When the war started I opined that we couldn't entirely or naively get through this without pain beyond the 'theater of action', and sadly that's the case. For the latter part of this year (and next), S&P's storm coming for sure has arrived and is buffeting stocks (and barely Housing... so far); with bounces that swing but can't yet change the outcome.

Note S&P has yet to break the recent lows; and as that occurs (especially on a solid FOMC hike) you likely washout again and set-up another bounce, but all within the process barring peace breaking out. Again; primarily watch Oil.

Bottom line: a perception is the Fed 'needs to do more'. And maybe that will appease market fears. But my concern is it breaks the economy, which really is hanging-on by a thread; primarily because of a tough macro 'core' inflation number, not ex 'food and energy' as that really dominates the rest of it.
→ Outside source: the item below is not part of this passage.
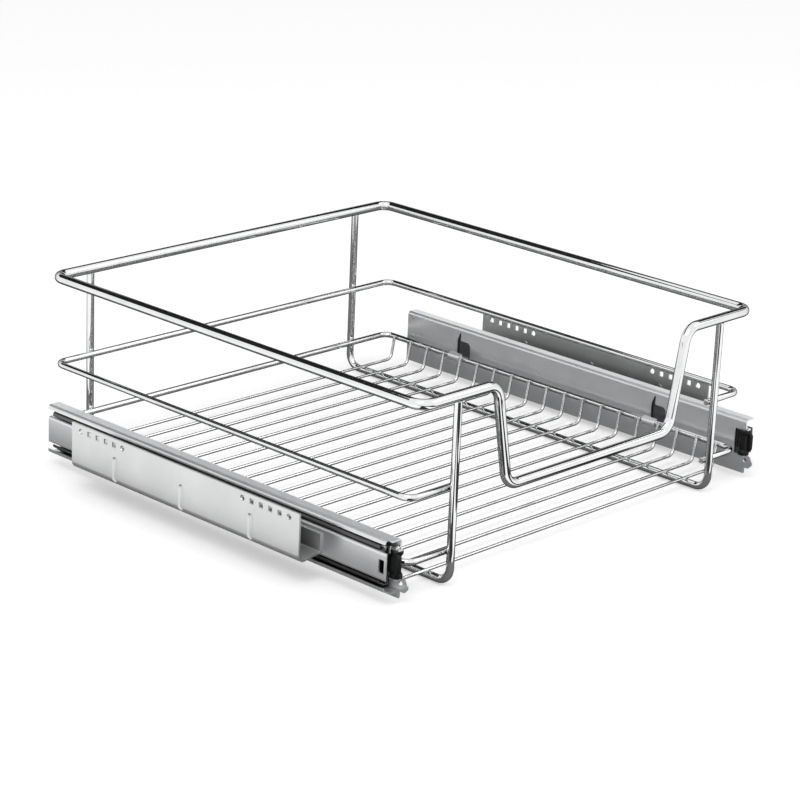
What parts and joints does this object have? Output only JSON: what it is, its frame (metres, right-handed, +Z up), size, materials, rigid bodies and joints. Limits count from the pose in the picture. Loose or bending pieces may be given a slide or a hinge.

Traders are fairly flat; didn't expect much of a recovery and didn't get one into the finale Friday. That's because it's not only a military weekend; but loads of apprehension about the upcoming FOMC meeting. Low unemployment rates give a different facade to this economy; but you have fewer willing to work for anything other than high pay (if they can't do so remotely); and you have cost of money notably higher as the high-yield market reveals; as does Fed QT.

Will the FOMC slam-on-the brakes big time? That's the question of the day of course; but oddly 'if' they do it's probably not going to change the global issue but might washout and trigger a rebound rally again; as some will perceive the drama as being just what the doctor ordered. (And it may induce more ulcers than it cures; because it won't impact the war; but will hurt business, Housing and general liquidity needs that ensue; as has already been suggested.)